We have two new schools in our neighborhood now, a new church and new homes, and better roads. We also have a lighted street on Quander Road.
You had a son buried on that property out there. Is he still out
Yes, they put a fence around it. When they were pushing down those trees and all over there, and cleaning up, I walked over that way and told 'em I appreciate that.
One thing we don't have anymore is the ballfield. Remember the ballfield? Where the Wildcats used to play? That was the name of the baseball team that my brother-in-law, Lawrence Randall, was the manager of. Yes, a very good team. They would go out and play other teams. He had a young team, some of the small young boys, he called the Randaleers. He furnished uniforms for them, bought it all his self. Field was located on the back end of the property of the Quanders, on the Joseph Quander's property.
My husband built this home.
The mail boxes were out by the Spring Bank Elementary School down there. Everyone had mailboxes out there on No.1. My Daddy's oldest brother, Robert Quander, he was the one that got this road in here named for the family --Quander Road.

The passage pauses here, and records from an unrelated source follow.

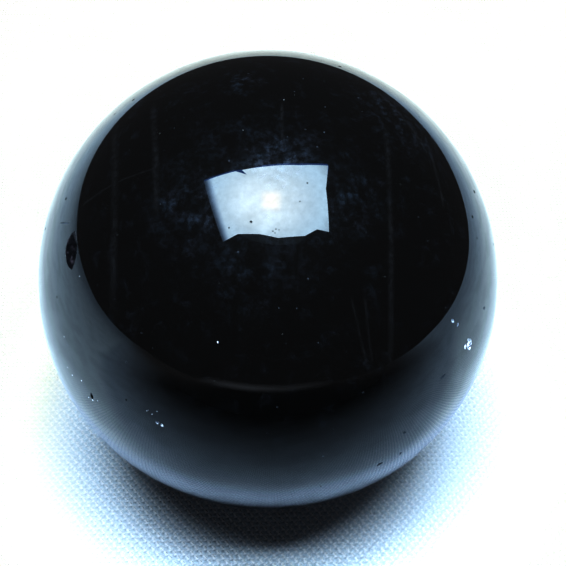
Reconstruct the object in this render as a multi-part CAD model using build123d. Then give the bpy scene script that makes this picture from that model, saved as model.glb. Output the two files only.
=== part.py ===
from build123d import *
import os
from collections import namedtuple
from math import hypot, sqrt

# A polished ball of near-black smoky quartz, cut and ground from one solid piece of stone.
# Millimetres, +Z up, origin at the centre of the ball, front towards -Y.
#
# Quartz breaks like glass, so where the polished skin has chipped it is scooped out in hollow shells.
# Each chip is a pointed leaf, seen from above: its two walls meet in a keel that runs from tip to tip,
# and one wall is often long and gentle where the other is short and steep.
#
# A chip's place is an angle on the ball, in degrees. Longitude runs from the front towards +X, and
# latitude up from the equator. Its heading is the way the leaf points, clockwise from straight up.

# The ball
ball_diameter = 50.0
seam_longitude = 180.0    # where the surface closes on itself, at the back and clear of every mark

# The large flake lost from the left shoulder
flake_longitude = -66.0
flake_latitude = 34.0
flake_heading = -45.0
flake_length = 3.9
flake_left_wall = 1.25    # how wide each wall is, from the keel to the polished skin
flake_right_wall = 0.75
flake_depth = 0.36

# The small chips
Chip = namedtuple("Chip", "longitude latitude heading length left_wall right_wall depth")
small_chips = [
    # the bright one on the right cheek, and the splinter that broke off beside it
    Chip(longitude=56, latitude=13, heading=-4, length=1.6, left_wall=0.35, right_wall=0.6, depth=0.2),
    Chip(longitude=54.5, latitude=13.8, heading=20, length=0.7, left_wall=0.2, right_wall=0.2, depth=0.1),
    # a pair of nicks above it
    Chip(longitude=52.2, latitude=23.4, heading=-18, length=0.6, left_wall=0.2, right_wall=0.15, depth=0.08),
    Chip(longitude=53.4, latitude=21.3, heading=50, length=0.45, left_wall=0.15, right_wall=0.15, depth=0.06),
    # a lone nick to its right, and a slit below it
    Chip(longitude=66, latitude=15.7, heading=-30, length=0.55, left_wall=0.2, right_wall=0.15, depth=0.08),
    Chip(longitude=45.2, latitude=11.9, heading=80, length=0.9, left_wall=0.12, right_wall=0.12, depth=0.08),
    # three nicks low on the right
    Chip(longitude=33, latitude=2, heading=-35, length=0.5, left_wall=0.15, right_wall=0.2, depth=0.07),
    Chip(longitude=33, latitude=-7, heading=12, length=0.6, left_wall=0.15, right_wall=0.15, depth=0.07),
    Chip(longitude=27.3, latitude=-7.2, heading=65, length=0.8, left_wall=0.25, right_wall=0.15, depth=0.1),
    # the deep one low on the left
    Chip(longitude=-44.6, latitude=6, heading=-7, length=1.0, left_wall=0.18, right_wall=0.24, depth=0.2),
]

ball_radius = ball_diameter / 2


def tip_height(chip):
    # how far the line through both tips lies from the ball's centre
    return sqrt(ball_radius**2 - (chip.length / 2)**2)


def chip_cutter(chip):
    # Stands on top of the ball with its keel along Y: a lens, round about the X axis. Its sharp rim
    # passes through both tips and the keel's lowest point, and each face through its wall's far edge.
    half_length = chip.length / 2
    keel_radius = (half_length**2 + chip.depth**2) / (2 * chip.depth)
    rim = (0, keel_radius)
    faces, crowns = [], []
    for wall, side in ((chip.left_wall, -1), (chip.right_wall, 1)):
        centre_offset = (half_length**2 - wall**2) / (2 * wall)
        crown = (side * (hypot(keel_radius, centre_offset) - centre_offset), 0)
        faces.append(TangentArc(crown, rim, tangent=(0, 1)))
        crowns.append(crown)
    lens = revolve(make_face(faces + [Line(crowns)]), Axis.X)
    return Pos(0, 0, tip_height(chip) + keel_radius - chip.depth) * lens


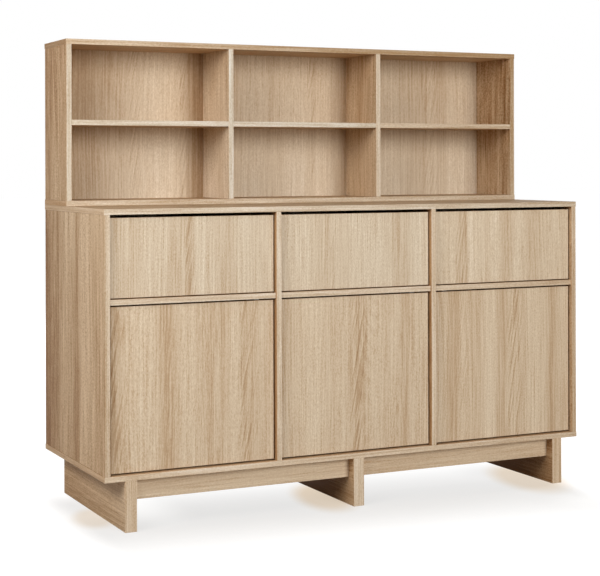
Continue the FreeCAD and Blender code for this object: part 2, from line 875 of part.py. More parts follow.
def make_screw(name, x, y, head_low, upward, length):
    """A pan-headed screw with a hexagon socket, its shank pointing up or down."""
    head = rod(name + "_head", (x, y, head_low), "+Z", "screw_head_radius", "screw_head_height")
    start = "%s - (%s)" % (head_low, length)
    socket_low = "%s + screw_head_height * (1 - socket_share)" % head_low
    if upward:
        start = "%s + screw_head_height" % head_low
        socket_low = "%s - overrun" % head_low
    shank = rod(name + "_shank", (x, y, start), "+Z", "screw_radius", length)
    socket = doc.addObject("Part::Prism", name + "_socket")
    socket.Polygon = 6
    bind(socket, "Circumradius", "screw_head_radius * socket_share")
    bind(socket, "Height", "screw_head_height * socket_share + overrun")
    place(socket, (x, y, socket_low))
    return cut(name, fuse(name + "_solid", [head, shank]), [socket])


def make_screws():
    screws = []
    for number, (x, y) in enumerate(leg_screw_spots()):
        screws.append(make_screw(
            "leg_screw_%d" % number, x, y, "floor_top", False, "board + leg_screw_bite"))
    for number, (x, y) in enumerate(hutch_screw_spots()):
        screws.append(make_screw(
            "hutch_screw_%d" % number, x, y, "top_under - screw_head_height", True,
            "board + hutch_screw_bite"))
    node(group("carcass_screws", screws), "carcass_screws")


def check_document():
    """Stops before anything is written if an object failed or a shape is unsound."""
    for item in doc.Objects:
        if "Invalid" in item.State or "Error" in item.State:
            raise RuntimeError("%s did not build: %s" % (item.Label, item.State))
    for item in nodes:
        if item.Shape.isNull() or not item.Shape.isValid() or not item.Shape.Solids:
            raise RuntimeError("%s has no sound solid" % item.Label)


def write_parts():
    os.makedirs("parts", exist_ok=True)
    for item in nodes:
        item.Shape.exportStep("parts/%s.step" % item.Label)
    print("%d nodes, %d solids" % (len(nodes), sum(len(item.Shape.Solids) for item in nodes)))


fill_sheet()
make_base_boards()
make_hutch()
make_underframe()
make_cupboard_shelves()
for bay_number, bay_name in enumerate(BAYS):
    make_drawer(bay_number, bay_name)
make_runners()
make_doors()
make_screws()
doc.recompute()
check_document()
write_parts()
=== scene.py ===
import math
import bpy
from mathutils import Matrix, Vector


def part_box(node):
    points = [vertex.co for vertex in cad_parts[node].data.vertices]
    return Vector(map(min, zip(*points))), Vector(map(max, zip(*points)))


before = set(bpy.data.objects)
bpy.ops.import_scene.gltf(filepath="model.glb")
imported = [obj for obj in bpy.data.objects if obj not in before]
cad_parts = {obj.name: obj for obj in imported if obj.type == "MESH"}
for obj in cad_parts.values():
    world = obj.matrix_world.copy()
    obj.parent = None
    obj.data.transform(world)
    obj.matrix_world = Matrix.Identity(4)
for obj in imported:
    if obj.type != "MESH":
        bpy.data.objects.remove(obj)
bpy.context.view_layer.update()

# The looks of a wide oak-faced chest: three drawers over three doors, with an open
# hutch on its top. The boards keep their own meshes and get an oak material each,
# whose grain runs along the board and whose edges carry a paler banding.

X, Y, Z = 0, 1, 2
WHITE = (1, 1, 1, 1)
# The middle of a noise, a ramp or a curve, which all run from zero to one
MIDDLE = 0.5


# Node helpers


def srgb(red, green, blue):
    """The scene-linear form of an 8-bit colour, by the formula of the sRGB standard."""
    def linear(level):
        level = level / 255
        return level / 12.92 if level <= 0.04045 else ((level + 0.055) / 1.055) ** 2.4
    return (linear(red), linear(green), linear(blue), 1)


def feed(tree, socket, value):
    """Links a socket to an output, or sets its value."""
    if isinstance(value, bpy.types.NodeSocket):
        tree.links.new(value, socket)
    else:
        socket.default_value = value


def calc(tree, operation, *values, clamp=False):
    node = tree.nodes.new("ShaderNodeMath")
    node.operation = operation
    node.use_clamp = clamp
    for socket, value in zip(node.inputs, values):
        feed(tree, socket, value)
    return node.outputs[0]


def vector(tree, x, y, z):
    node = tree.nodes.new("ShaderNodeCombineXYZ")
    for socket, value in zip(node.inputs, (x, y, z)):
        feed(tree, socket, value)
    return node.outputs[0]


def parts_of(tree, source):
    node = tree.nodes.new("ShaderNodeSeparateXYZ")
    tree.links.new(source, node.inputs[0])
    return node.outputs


# The Mix node's sockets for each kind: (first input, second input, output)
MIX_SOCKETS = {"FLOAT": (2, 3, 0), "RGBA": (6, 7, 2)}


def mix(tree, share, first, second, kind="FLOAT"):
    node = tree.nodes.new("ShaderNodeMix")
    node.data_type = kind
    first_socket, second_socket, result = MIX_SOCKETS[kind]
    feed(tree, node.inputs[0], share)
    feed(tree, node.inputs[first_socket], first)
    feed(tree, node.inputs[second_socket], second)
    return node.outputs[result]


def remap(tree, value, low, high, start=0.0, end=1.0):
    """Carries a range onto another one with soft ends."""
    node = tree.nodes.new("ShaderNodeMapRange")
    node.interpolation_type = "SMOOTHSTEP"
    for socket, number in zip(node.inputs, (value, low, high, start, end)):
        feed(tree, socket, number)
    return node.outputs[0]


def scaled(tree, value, sizes):
    """A place or a colour with each of its three numbers times a size of its own."""
    node = tree.nodes.new("ShaderNodeVectorMath")
    node.operation = "MULTIPLY"
    feed(tree, node.inputs[0], value)
    feed(tree, node.inputs[1], sizes)
    return node.outputs[0]


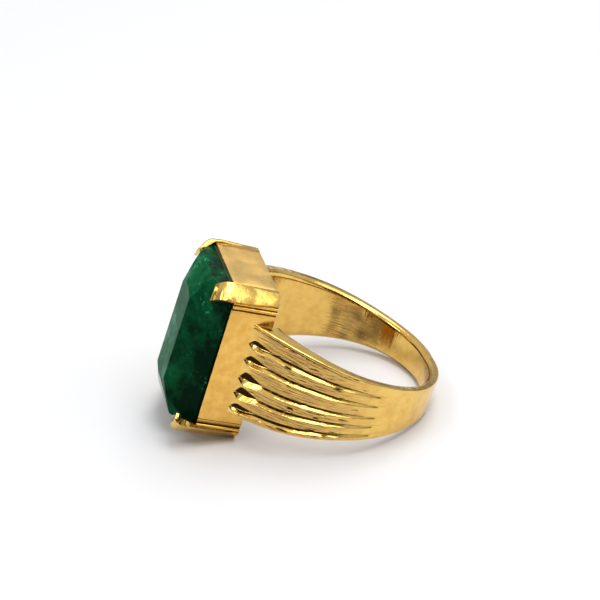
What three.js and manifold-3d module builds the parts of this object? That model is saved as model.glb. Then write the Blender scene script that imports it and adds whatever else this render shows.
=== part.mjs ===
// Cocktail ring: a stepped green stone in a straight-walled box head with four corner claws, on a
// tapered finger band whose shoulders are fluted. Millimetres, +Z up, lying on its side.
//
// The pieces are modelled upright in the ring's own frame: the finger axis is Z, the stone looks
// along -X, the palm side of the band is +X. The whole group is then tilted about Y onto its two
// resting places, the lower back edge of the head and the lower rim of the palm.
import * as THREE from "three";
import { mergeVertices } from "three/addons/utils/BufferGeometryUtils.js";
import { ConvexGeometry } from "three/addons/geometries/ConvexGeometry.js";
import Module from "manifold-3d";

const wasm = await Module();
wasm.setup();

// ---- Driving dimensions -----------------------------------------------------------------------
const FINGER_RADIUS = 9.25; // inside of the band
const SOLDER_GAP = 0.04; // seam left between pieces that are soldered together

const HEAD_HEIGHT = 4.15; // wall height, from the open back to the stone
const HEAD_SINK = 0.92; // how far the back of the head lies inside the finger circle's crest
const WALL_THICKNESS = 0.3;
const SIDE_GAP = 0.165; // between the stone's girdle and the long walls
const END_GAP = 0.07; // between the girdle and the end walls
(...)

Spring Bank Elementary School was a one room school and we had first through seventh grade. We'd have three grades in the morning and three grades in the afternoon. We'd have arithmetic, reading, and spelling before lunch and in the afternoon we would have English and Geography and Hygiene. And we would have 2 recesses. At 10:30, we'd have a 15 minute recess and we'd have one hour at 12:00 - from 12 until 1 lunch - and in the afternoons we would have 15 minutes again, from 2:30 to a quarter of three. We brought our lunch, you know, it wasn't served. We didn't have no hot lunches. They had a big stove and during the winter months the boys, the big 6th and 7th graders, being able to leave school, would go down early in the morning to make a fire, so the room would be warm. They carried water because we didn't have any water there. We got water next door at my Aunt's, Miss Elizabeth Quander's home, and each person, each child, would have their own private drinking glasses. We had 35 or 40 children.
During the winter months we had deep snows. All the men and neighbors, they would get out and shovel snow. They'd take the horses and a big wide board and drag the road down, so you could get in and out. Wasn't too many automobiles in those days.
I was born and raised here, and I've seen this community and I've seen changes made.